The elephant in the (class)room is how the first team approached the week’s buildup under former manager Adrian Heath.

“I love Adrian,” Trapp continued. “Everyone has their own way of doing things, right? You are seeing the younger generation of coaches that have gone through the pro license and have done all this stuff recently, or more recently like Cam has. This is more of the model they are taking up.”

Trapp, who was with the Columbus Crew from 2013-19 and Inter Miami in 2020, said his first year with MNUFC in 2021 was the least amount of group video sessions he watched as a pro.
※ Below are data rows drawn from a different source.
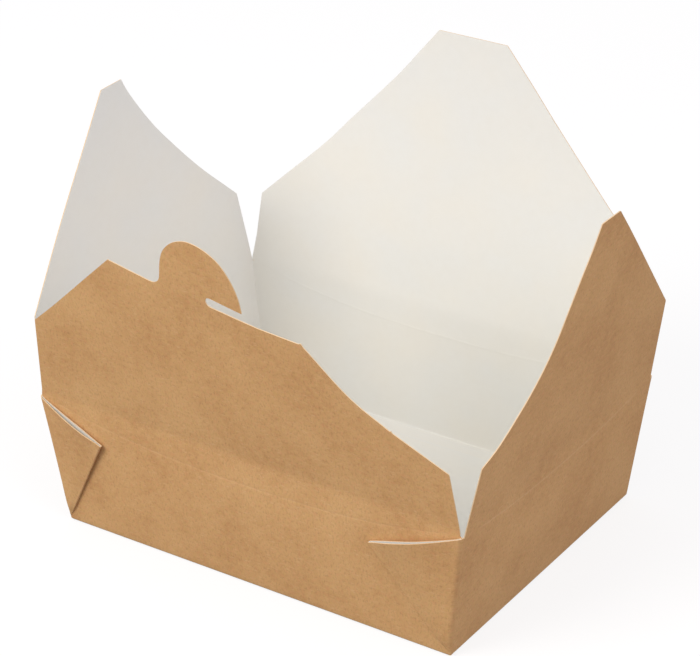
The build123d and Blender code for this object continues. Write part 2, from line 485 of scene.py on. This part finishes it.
def bump_shape(peak, top, at_corner, at_fold):
    """Air across a web: its values at the corner and the diagonal, and its widest place and value."""
    def shape(u):
        if u < peak:
            return at_corner + (top - at_corner) * math.sin(math.pi / 2 * u / peak)
        return at_fold + (top - at_fold) * float(smooth((1 - u) / (1 - peak)))
    return shape


WEBS = (
    Web(-1, 1, 36.0, 45.5, 61.5, bump_shape(0.5, 2.0, 0.05, 0.5), bump_shape(0.8, 1.45, 0.12, 0.8)),
    Web(-1, -1, 24.0, 47.5, 62.3, bump_shape(0.6, 0.8, 0.05, 1.2), bump_shape(0.66, 1.9, 0.15, 0.6)),
    Web(1, 1, 30.0, 46.0, 61.2, bump_shape(0.5, 0.6, 0.05, 0.2), bump_shape(0.65, 1.0, 0.2, 0.5)),
    Web(1, -1, 31.0, 46.5, 61.2, bump_shape(0.5, 0.8, 0.05, 0.1), bump_shape(0.6, 0.8, 0.2, 0.4)),
)


def make_tray(materials):
    shell = Shell()
    a, b = shell.grid(*core_grid(), ring=True)
    add_bottom(shell, a[0], 0.0, KRAFT, False)
    add_bottom(shell, b[0], BOARD, WHITE, True)
    for web in WEBS:
        web.add_to(shell)
    return shell.build("tray_sheet", materials)


# ---------------------------------------------------------------- flaps
def curve(points, step=0.8):
    """Points along a smooth curve through the given ones."""
    p = np.array(points, float)
    p = np.concatenate([[2 * p[0] - p[1]], p, [2 * p[-1] - p[-2]]])
    out = []
    for i in range(1, len(p) - 2):
        n = max(2, int(np.linalg.norm(p[i + 1] - p[i]) / step))
        k0, k1, k2 = [max(np.linalg.norm(p[i + j] - p[i + j - 1]), 1e-6) ** 0.5 for j in (0, 1, 2)]
        m1 = (p[i + 1] - p[i]) + k1 * ((p[i] - p[i - 1]) / k0 - (p[i + 1] - p[i - 1]) / (k0 + k1))
        m2 = (p[i + 1] - p[i]) + k1 * ((p[i + 2] - p[i + 1]) / k2 - (p[i + 2] - p[i]) / (k1 + k2))
        for t in np.arange(n) / n:
            h = (2 * t**3 - 3 * t**2 + 1, t**3 - 2 * t**2 + t, -2 * t**3 + 3 * t**2, t**3 - t**2)
            out.append(h[0] * p[i] + h[1] * m1 + h[2] * p[i + 1] + h[3] * m2)
    out.append(p[-2])
    return out


def outline(parts, blunt=0.5, step=1.6):
    """A closed outline from corners and smooth runs, with each corner slightly blunt, evenly divided.
    Its ends in the fold are divided as the fold is."""
    pts = []
    for part in parts:
        if isinstance(part, tuple):
            pts.append(np.array(part, float))
        else:
            pts.extend(curve(part))
    pts = [p for i, p in enumerate(pts) if np.linalg.norm(p - pts[i - 1]) > 1e-4]
    out = []
    n = len(pts)
    for i in range(n):
        a, p, b = pts[i - 1], pts[i], pts[(i + 1) % n]
        u, w = a - p, b - p
        lu, lw = np.linalg.norm(u), np.linalg.norm(w)
        turn = math.acos(np.clip(-(u @ w) / lu / lw, -1, 1))
        if turn > 0.3 and p[1] > 1:
            r = min(blunt, lu * 0.4, lw * 0.4)
            s, e = p + u / lu * r, p + w / lw * r
            for t in (0.0, 0.25, 0.5, 0.75, 1.0):
                out.append((1 - t) ** 2 * s + 2 * t * (1 - t) * p + t * t * e)
        else:
            out.append(p)
    dense = []
    for i, p in enumerate(out):
        q = out[(i + 1) % len(out)]
        in_fold = max(p[1], q[1]) < SEAM + 0.01 and abs(q[1] - p[1]) > SEAM
        n = len(FOLD_ROWS) - 1 if in_fold else max(1, int(np.linalg.norm(q - p) / step + 0.5))
        dense.extend(p + (q - p) * k / n for k in range(n))
    return np.array(dense)


LONG_FOOT = 105.3
END_FOOT = 76.5
CLOSE_LONG, CLOSE_END = 106.2, 77.6     # the feet that meet at the back left corner
OUTLINES = {
    "front": outline([
        (-106.1, -SEAM), (-106.1, SEAM), (-105.7, 3.0), (-102.3, 40.0),
        [(-102.3, 40.0), (-90.2, 50.9), (-73.4, 66.8), (-55.0, 84.2)],
        (-55.0, 84.2), (-34.5, 80.1),
        [(-34.5, 80.1), (-32.2, 80.0), (-30.3, 80.9), (-29.0, 82.7), (-28.3, 85.5)],
        [(-28.3, 85.5), (-27.4, 90.5), (-25.6, 95.8), (-22.6, 99.8), (-18.4, 102.8), (-12.3, 104.5),
         (-4.6, 103.1), (2.5, 98.8), (7.4, 92.0), (10.2, 84.5), (11.2, 77.4)],
        (11.2, 77.4), (-4.2, 80.3),
        [(-4.2, 80.3), (-5.9, 79.9), (-6.5, 78.2), (-5.7, 76.5), (-4.2, 75.9)],
        (-4.2, 75.9), (18.0, 72.6), (37.6, 70.9), (38.2, 71.5), (38.9, 70.9),
        [(39.3, 70.1), (59.4, 51.3), (76.6, 41.0)], (77.0, 41.4), (77.6, 40.5), (102.5, 28.6),
        (104.6, 8.0), (LONG_FOOT, SEAM), (LONG_FOOT, -SEAM),
    ]),
    "right": outline([
        (-END_FOOT, -SEAM), (-END_FOOT, SEAM), (-74.9, 11.7), (-72.2, 31.0),
        [(-72.2, 31.0), (-61.5, 35.6), (-49.5, 44.4), (-41.4, 51.5), (-34.0, 60.0), (-28.0, 69.6),
         (-22.4, 82.0), (-16.4, 95.0), (-11.6, 104.5), (-7.4, 114.9)],
        (-7.4, 114.9), (6.8, 114.9), (75.0, 40.5), (END_FOOT, SEAM), (END_FOOT, -SEAM),
    ]),
    "left": outline([
        (-CLOSE_END, -SEAM), (-CLOSE_END, SEAM), (-76.4, 11.4), (-73.3, 35.4),
        [(-73.3, 35.4), (-65.9, 42.4), (-51.8, 55.8), (-38.4, 70.2), (-25.6, 85.2), (-18.1, 95.7),
         (-13.2, 103.3), (-9.1, 110.6), (-7.3, 114.9)],
        (-7.3, 114.9), (6.9, 114.9),
        [(6.9, 114.9), (19.9, 99.8), (47.0, 68.4), (73.2, 36.2)],
        (END_FOOT, SEAM), (END_FOOT, -SEAM),
    ]),
    "back": outline([
        (-LONG_FOOT, -SEAM), (-LONG_FOOT, SEAM), (-101.5, 47.0),
        [(-101.5, 47.0), (-78.0, 72.3), (-51.7, 101.4), (-38.8, 116.4), (-25.0, 132.0)],
        (-25.0, 132.0), (9.5, 132.0),
        [(9.5, 132.0), (18.8, 120.6), (29.7, 107.4), (53.3, 82.0), (67.0, 67.0), (85.3, 49.6), (101.5, 34.2)],
        (103.9, 13.0), (CLOSE_LONG, SEAM), (CLOSE_LONG, -SEAM),
    ]),
}


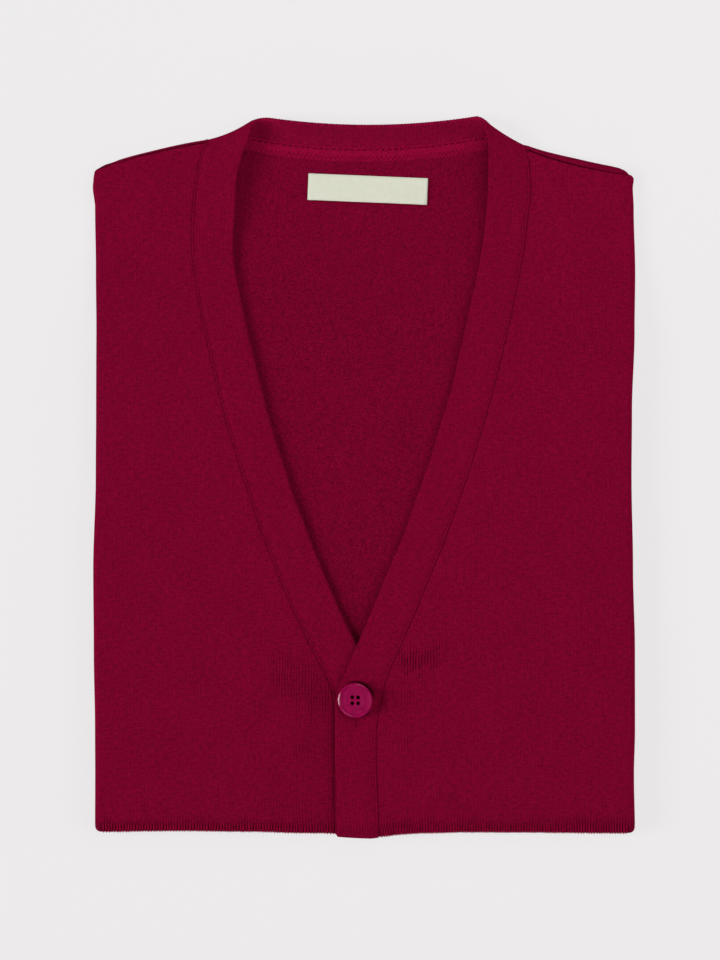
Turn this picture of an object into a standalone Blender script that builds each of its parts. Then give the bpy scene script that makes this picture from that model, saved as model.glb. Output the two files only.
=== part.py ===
"""A fine-knit button-front vest, folded into a rectangle and lying on its back.

The two sides are folded behind, then the lower half is folded up behind, so the bottom edge
is a fold. X runs across, Y towards the neck, Z up; the origin is on the floor under the
middle. Left and right are the wearer's: the left front is on +X and lies over the right one.
Sizes are in millimetres and each mesh is scaled to metres at the end.
"""

import math
from collections import namedtuple

import bmesh
import bpy
from mathutils import Matrix, Vector

MM = 0.001

# Cloth
CLOTH = 1.4          # thickness of the single knit
BAND = 2.6           # thickness of the doubled band
BAND_WIDE = 23.0     # seam to free edge
NECK_BAND = 2.2      # thickness of the band behind the neck
TAPE = 0.7
LABEL_THICK = 0.6
GAP = 0.3            # between pieces that touch
SEAM_HALF_GAP = 0.2  # each side of a seam line

# Heights of the folded pile, from the floor to the outside of a front
PILE_SIDE_UPPER, PILE_SIDE_LOWER = 6.2, 13.0   # neck end, and over the lower half
PILE_MID_UPPER, PILE_MID_LOWER = 5.8, 11.6
MID_HALF, SIDE_FROM = 25.0, 80.0               # the middle of the pile, and where its sides begin
HEM_Y = 73.0                                   # how far up the lower half reaches
DRAPE_TOP, DRAPE_FOOT = 58.0, 140.0            # the upper half comes down past that hem
SINK, SINK_FROM_Y, SINK_FADE = 2.4, -50.0, 34.0    # the under front is pressed down
SINK_LEFT, SINK_RIGHT = 24.0, 12.0                 # and how far that fades to each side
VEE_SAG, SAG_FADE = 0.9, 14.0                  # the back lies lower inside the V
BACK_CLEAR = 0.95                              # air between a band and the back

# Folds
SIDE_ROLL = 3.1          # outer radius of a side fold
SIDE_TUCK = 7.5          # cloth that turns in under a side fold
BOTTOM_TUCK = 3.0        # cloth that turns in under the bottom fold
UNDERSIDE_ROWS = (BOTTOM_TUCK, 30.0, 90.0, 150.0, 210.0)   # how far up the underside
PLACKET_BOTTOM = -200.7
STRAIGHT_FROM = -145.0   # the placket's seams run straight below this
LAYERS_HALF = 135.6      # half width of the hidden layers, inside both side folds
BACK_HALF = 145.4        # half width of the back, which reaches into the side folds
BACK_FOOT = -186.4

# Bands
BAND_PROUD = 0.9         # a band's face over the front beside it
OVER_RISE, OVER_FROM_Y, OVER_FADE = 0.5, -60.0, 25.0      # the over band on the under band
COLLAR_LIFT, COLLAR_FROM_Y, COLLAR_RUN = 6.8, 105.0, 92.0   # free edges rise to the neck
COLLAR_BEND = 1.6        # how late across the band that rise comes
CURL, CURL_WALL = 2.8, 2.0            # radius and thickness where a band turns over the shoulder
CURL_ROUND = 0.9                      # rounding of its edges there
CURL_END_SEAM, CURL_END_EDGE = 1.8, 5.4   # height at which the turned end stops
CURL_BACK = 2.6                       # how far it comes back under, at the free edge

# Shoulders
SHOULDER_FROM = 92.0     # out from here the back turns up behind the fronts
SHOULDER_GAP = 0.74        # air between a front's upper edge and the back's strip
BOW_FADE = 6.0           # a shoulder's bow dies away in this share of the front's length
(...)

The Loons brought in David Handgraff as a video analyst in 2022 and the amount of video sessions increased for MNUFC into last season. Knowles has laid out clear communication and responsibilities for players, while Heath was not as scripted with his counter-attacking style.

References checked

When news of Ramsay’s hire by MNUFC spread two weeks ago, Trapp received text messages from two assistant coaches he previously worked under in Miami: Anthony Pulis, a current MLS assistant at Real Salt Lake, and Brett Uttley, now the head coach of Austin FC II.

Pulis and Uttley know Ramsay. They earned their UEFA pro license with Ramsay as a sort of mentor.

“They said first and foremost as a person, incredible,” Trapp relayed. “Still trying to figure out what the style of play will be, but I think Cam is distilling that down for us anyway.

“But more importantly just the way (Ramsay) is. How driven he is, how determined he is,” Trapp added. “Everything I’ve heard, read and talked to people about is quality.”

The Loons are completing a final step in a transition from an old-school manager in Adrian Heath, 63, to a new-school approaches from Knowles, 41, and then Ramsay, who will be the youngest coach in MLS at age 32.

“It’s a total pendulum swing away from where we were,” Trapp said. “I’ve taken this stance that I’m not going to judge anything until you get your eyes on it and you can formulate your own opinions. Having those assumptions (of Ramsay) ahead of time makes us feel better, but it doesn’t really matter until you are on the field with the guy.”